Imagine the rising reputation of nerds through the ages as they predict that sort of thing decades in advance! Building a stone computer on the top of a hill is the least Kings would do for you.

On Monday, I'll be in Dublin, where we can see just a tiny bite of the sun eaten away. I won't be experiencing totality, but I will be in Ireland, and that's a long way from Fresno.













Friday, August 18, 2017

An Ounce of Precaution is Worth a Pound of Cure

I haven't been updating in a few weeks because I've been writing on another project, because we had some visitors, and because I walked away from my computer at An Post in Kenmare. 

Yes, I can't believe I did that. I was doing extreme paperwork required by our visa application and patting myself on the back for how great I am at it, and then I walked away from my computer after looking up some obscure identification number in it. 

In most Irish post offices, the person who found the computer on that "address your postcard" table would have turned it in there, or to the Gardai, but in Kenmare, there is a high probability it wasn't found by an Irish person. Since it hasn't appeared on the net yet, I assume it has been wiped and resold for nowhere near its massive retail value of $200. 

While I wasn't able to write properly for a week, I'm not devastated because I back up my computer, I don't store passwords on it, and I can afford a replacement.
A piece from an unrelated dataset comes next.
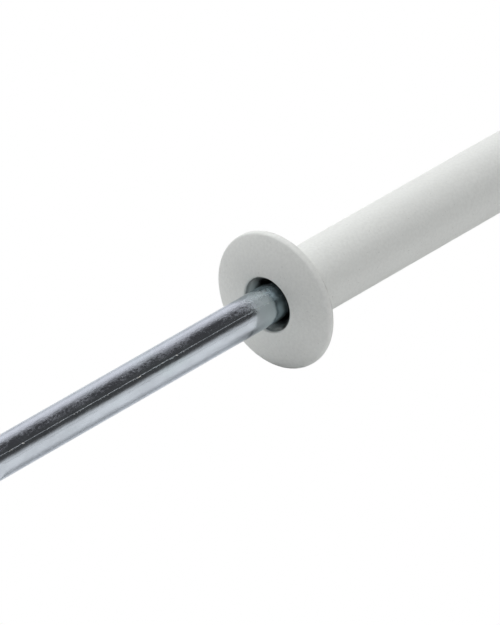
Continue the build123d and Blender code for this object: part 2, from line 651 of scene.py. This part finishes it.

My lovely wife found a refurbished two-year old Air in the UK and it was sent to me within days.

If you need another reason to back up your laptop or tablet, please remember this story daily until you do. I use 1Password to store passwords, I backup important files to gdrive, and everything else to iCloud. I also backed up everything to a physical drive before I left Santa Cruz. 

And now back to more stories of holy wells, stone circles, and how I'm the luckiest person I've ever met.